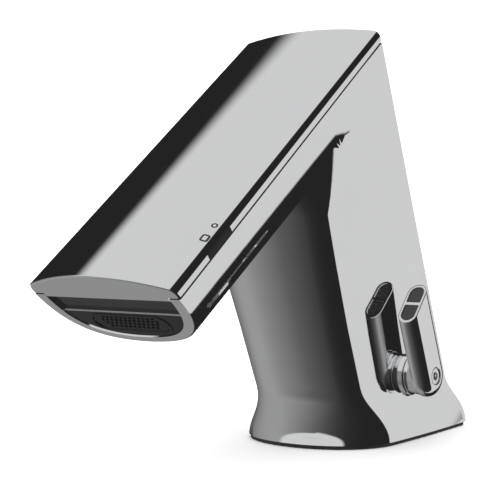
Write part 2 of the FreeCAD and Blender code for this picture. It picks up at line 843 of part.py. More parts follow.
def moving_disc():
    _, fixed_end, moving_end = disc_stations()
    disc = cross(disc_radius(), fixed_end, moving_end)
    slot = rod(1.3, Vec(fixed_end - 1, pivot_y, pivot_z - 2.0), Vec(fixed_end + 1.2, pivot_y, pivot_z - 2.0))
    return disc.cut(slot)


def mixing_spindle():
    moving_end = disc_stations()[2]
    flange = cross(disc_radius(), moving_end, moving_end + spindle_flange)
    stem = cross(spindle_radius, moving_end, stem_end())
    thread = cross(screw_shank_radius, stem_end() - screw_length, stem_end() + 1)
    return flange.fuse(stem).cut(thread).removeSplitter()


def stem_end():
    """The stem stops inside the lever, under the screw head."""
    return lever_outer_x() - screw_head_depth - 0.6


def lever_outer_x():
    return lever_inner_x + lever_thick


def hub_collar():
    """Bonnet that holds the cartridge and carries the spindle."""
    seat = spot_face_x + ring_thick
    threaded = cross(bore_radius - sleeve_clearance, sleeve_outer_x, seat)
    threaded = threaded.cut(cross(bore_radius + 1, spot_face_x, seat))
    neck = cross(ring_inner_radius - 0.1, spot_face_x, seat)
    collar = cross(hub_radius, seat, seat + collar_length)
    bore = cross(spindle_radius + running_clearance, sleeve_outer_x - 1, seat + collar_length + 1)
    return threaded.fuse([neck, collar]).cut(bore).removeSplitter()


def hub_ring():
    ring = cross(hub_radius + 0.2, spot_face_x, spot_face_x + ring_thick)
    return ring.cut(cross(ring_inner_radius, spot_face_x - 1, spot_face_x + ring_thick + 1))


# ---- lever -----------------------------------------------------------------
def lever_frame():
    """Frame at the pivot: z up the lever, x out of the body."""
    return FreeCAD.Placement(Vec(0, pivot_y, pivot_z), FreeCAD.Rotation(X_AXIS, lever_lean))


def lever_cut_frame():
    """Frame on the cut face: z out of it, y up its slope, origin on the lever's middle."""
    centre = lever_frame().multVec(Vec(lever_inner_x + lever_thick / 2, 0, lever_cut_distance))
    return FreeCAD.Placement(centre, FreeCAD.Rotation(X_AXIS, lever_cut_slope))


def lever_bar():
    """Rounded bar from the pivot up past the cut face."""
    reach = lever_cut_distance + 25.0
    strip = box(lever_inner_x, lever_outer_x(), -lever_half_width, lever_half_width, 0, reach)
    foot_round = Part.makeCylinder(lever_half_width, lever_thick, Vec(lever_inner_x, 0, 0), X_AXIS)
    bar = strip.fuse(foot_round).removeSplitter()
    rounded = [edge for edge in bar.Edges
               if abs(edge.BoundBox.XMax - edge.BoundBox.XMin) < 0.01
               and edge.BoundBox.ZMin < reach - 0.5]
    bar = bar.makeFillet(lever_edge_radius, rounded)
    return placed(bar, lever_frame())


def lever_core(inset, depth0, depth1):
    """Oval of the cut face, inset from the rim and run square to the cut."""
    half_long = lever_half_width / math.cos(math.radians(lever_cut_skew())) - inset
    half_short = lever_thick / 2 - inset
    reach = half_long - half_short
    flat = box(-half_short, half_short, -reach, reach, depth0, depth1)
    ends = [Part.makeCylinder(half_short, depth1 - depth0, Vec(0, side * reach, depth0), Z_AXIS)
            for side in (-1, 1)]
    return flat.fuse(ends).removeSplitter()


def lever_cut_skew():
    """Angle between the cut face and a square cut of the lever."""
    return lever_cut_slope - lever_lean


def mixer_lever():
    above_cut = placed(box(-beyond, beyond, -beyond, beyond, 0, beyond), lever_cut_frame())
    lever = lever_bar().cut(above_cut)
    pocket = placed(lever_core(insert_rim, -insert_depth, 1.0), lever_cut_frame())
    bar = placed(box(-lever_thick / 2, lever_thick / 2, -insert_bar / 2, insert_bar / 2,
                     -insert_depth - 0.2, 0), lever_cut_frame())
    lever = lever.cut(pocket.cut(bar))
    boss_start = spot_face_x + ring_thick + collar_length + collar_gap
    middle = (boss_start + lever_inner_x) / 2
    boss_low = Part.makeCone(hub_radius - 0.2, hub_neck_radius, middle - boss_start,
                             Vec(boss_start, pivot_y, pivot_z), X_AXIS)
    boss_high = Part.makeCone(hub_neck_radius, hub_radius - 0.2, lever_inner_x - middle + 3.0,
                              Vec(middle, pivot_y, pivot_z), X_AXIS)
    lever = lever.fuse([boss_low, boss_high])
    stem_bore = cross(spindle_radius + 0.05, boss_start - 1, stem_end())
    shank = cross(screw_shank_radius + 0.2, stem_end() - 1, lever_outer_x() + 1)
    head = cross(screw_head_radius + 0.1, lever_outer_x() - screw_head_depth, lever_outer_x() + 1)
    return lever.cut([stem_bore, shank, head]).removeSplitter()


def lever_insert(upper):
    """One dark half of the indicator in the cut face."""
    core = lever_core(insert_rim + 0.05, -insert_depth, insert_proud - 0.4)
    gap = insert_bar / 2 + 0.05
    half = box(-20, 20, gap, 20, -5, 5) if upper else box(-20, 20, -20, -gap, -5, 5)
    return placed(core.common(half), lever_cut_frame())


def lever_screw():
    head = cross(screw_head_radius, lever_outer_x() - screw_head_depth, lever_outer_x() - 0.3)
    shank = cross(screw_shank_radius, stem_end() - screw_length + 0.5, lever_outer_x() - screw_head_depth)
    turn = FreeCAD.Rotation(Y_AXIS, 90)
    socket = placed(hexagon(screw_socket, 3.0),
                    FreeCAD.Placement(Vec(lever_outer_x() - 1.5, pivot_y, pivot_z), turn))
    return head.fuse(shank).cut(socket).removeSplitter()


# ---- inlets ----------------------------------------------------------------
def upright(x, radius, z0, z1):
    return rod(radius, Vec(x, inlet_y, z0), Vec(x, inlet_y, z1))


def check_valve(x):
    """Non-return valve housing at the top of an inlet port."""
    top = gasket_thick + inlet_depth
    low = top - check_length
    body = upright(x, check_radius - check_clearance, low, top)
    seat = upright(x, check_bore - 1.0, low - 1, top + 1)
    chamber = upright(x, poppet_radius + running_clearance, low + poppet_seat, top - 0.8)
    return body.cut([seat, chamber])


def poppet_low():
    return gasket_thick + inlet_depth - check_length + poppet_seat


def check_poppet(x):
    low = poppet_low()
    return upright(x, poppet_radius, low, low + poppet_length)


def poppet_spring(x):
    low = poppet_low() + poppet_length
    top = gasket_thick + inlet_depth - 0.8
    outer = poppet_radius - 0.3
    return upright(x, outer, low, top).cut(upright(x, outer - 0.4, low, top))


def inlet_filter(x):
    """Fine mesh disc under the check valve."""
    top = gasket_thick + inlet_depth - check_length - filter_gap
    disc = upright(x, check_radius - check_clearance, top - filter_thick, top)
    hole = hexagon(filter_hole_flats, filter_thick + 2.0)
    holes = []
    for row in (-1, 0, 1):
        for k in range(3 - abs(row)):
            across = (k - (2 - abs(row)) / 2) * filter_pitch
            place = Vec(x + across, inlet_y + row * filter_pitch * math.sqrt(3) / 2,
                        top - filter_thick - 1)
            holes.append(placed(hole, FreeCAD.Placement(place, FreeCAD.Rotation())))
    return disc.cut(Part.makeCompound(holes))


# ---- export ----------------------------------------------------------------
def nodes():
    made = {
        "body_shell": body_shell(),
        "base_gasket": base_gasket(),
        "crown_cover": crown_cover(),
        "crown_gasket": crown_gasket(),
        "crown_screw": crown_screw(),
        "sensor_window": sensor_window(),
        "sensor_module": sensor_module(),
        "outlet_panel": outlet_panel(),
        "spray_plate": spray_plate(),
        "spray_chamber": spray_chamber(),
        "outlet_tube": outlet_tube(),
        "valve_body": valve_body(),
        "riser_tube": riser_tube(),
        "diaphragm": diaphragm(),
        "solenoid_base": solenoid_base(),
        "solenoid_coil": solenoid_coil(),
        "solenoid_plunger": solenoid_plunger(),
        "plunger_spring": plunger_spring(),
        "battery": battery(),
        "battery_bracket": battery_bracket(),
        "control_board": control_board(),
        "cartridge_sleeve": cartridge_sleeve(),
        "fixed_disc": fixed_disc(),
        "moving_disc": moving_disc(),
        "mixing_spindle": mixing_spindle(),
        "hub_collar": hub_collar(),
        "hub_ring": hub_ring(),
        "mixer_lever": mixer_lever(),
        "lever_insert_upper": lever_insert(True),
        "lever_insert_lower": lever_insert(False),
        "lever_screw": lever_screw(),
    }
    for name, x in inlet_places().items():
        made["check_valve_" + name] = check_valve(x)
        made["check_poppet_" + name] = check_poppet(x)
        made["poppet_spring_" + name] = poppet_spring(x)
        made["inlet_filter_" + name] = inlet_filter(x)
    return made


def main():
    os.makedirs("parts", exist_ok=True)
    for name, shape in nodes().items():
        solids = shape.Solids
        if not shape.isValid():
            print("not valid:", name)
        if len(solids) != 1:
            print("solids:", name, len(solids))
        whole = solids[0] if len(solids) == 1 else Part.makeCompound(solids)
        print(name, round(whole.Volume, 1))
        whole.exportStep("parts/" + name + ".step")


main()
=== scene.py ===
"""Dressed model of a chromed sensor tap with a side mixing lever."""
import math
import bpy
import bmesh
import numpy as np
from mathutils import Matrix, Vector


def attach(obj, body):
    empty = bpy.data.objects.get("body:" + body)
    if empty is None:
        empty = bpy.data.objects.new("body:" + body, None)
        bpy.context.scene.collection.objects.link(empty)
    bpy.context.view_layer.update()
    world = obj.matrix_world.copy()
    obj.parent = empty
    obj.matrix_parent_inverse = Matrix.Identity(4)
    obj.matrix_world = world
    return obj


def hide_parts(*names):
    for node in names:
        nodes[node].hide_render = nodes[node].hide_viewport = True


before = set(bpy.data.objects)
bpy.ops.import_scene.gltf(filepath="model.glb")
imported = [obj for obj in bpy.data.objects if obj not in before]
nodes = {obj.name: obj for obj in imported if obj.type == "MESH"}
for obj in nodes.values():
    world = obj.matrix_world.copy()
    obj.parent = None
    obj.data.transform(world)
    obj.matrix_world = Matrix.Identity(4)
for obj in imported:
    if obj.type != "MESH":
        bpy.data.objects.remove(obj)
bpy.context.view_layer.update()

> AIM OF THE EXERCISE
Repeat, character for character, the lines of the material above from the line with "print(name, round(whole.Volume, 1))" through the line with "imported = [obj".

> EXPECTED ANSWER
        print(name, round(whole.Volume, 1))
        whole.exportStep("parts/" + name + ".step")


main()
=== scene.py ===
"""Dressed model of a chromed sensor tap with a side mixing lever."""
import math
import bpy
import bmesh
import numpy as np
from mathutils import Matrix, Vector


def attach(obj, body):
    empty = bpy.data.objects.get("body:" + body)
    if empty is None:
        empty = bpy.data.objects.new("body:" + body, None)
        bpy.context.scene.collection.objects.link(empty)
    bpy.context.view_layer.update()
    world = obj.matrix_world.copy()
    obj.parent = empty
    obj.matrix_parent_inverse = Matrix.Identity(4)
    obj.matrix_world = world
    return obj


def hide_parts(*names):
    for node in names:
        nodes[node].hide_render = nodes[node].hide_viewport = True


before = set(bpy.data.objects)
bpy.ops.import_scene.gltf(filepath="model.glb")
imported = [obj for obj in bpy.data.objects if obj not in before]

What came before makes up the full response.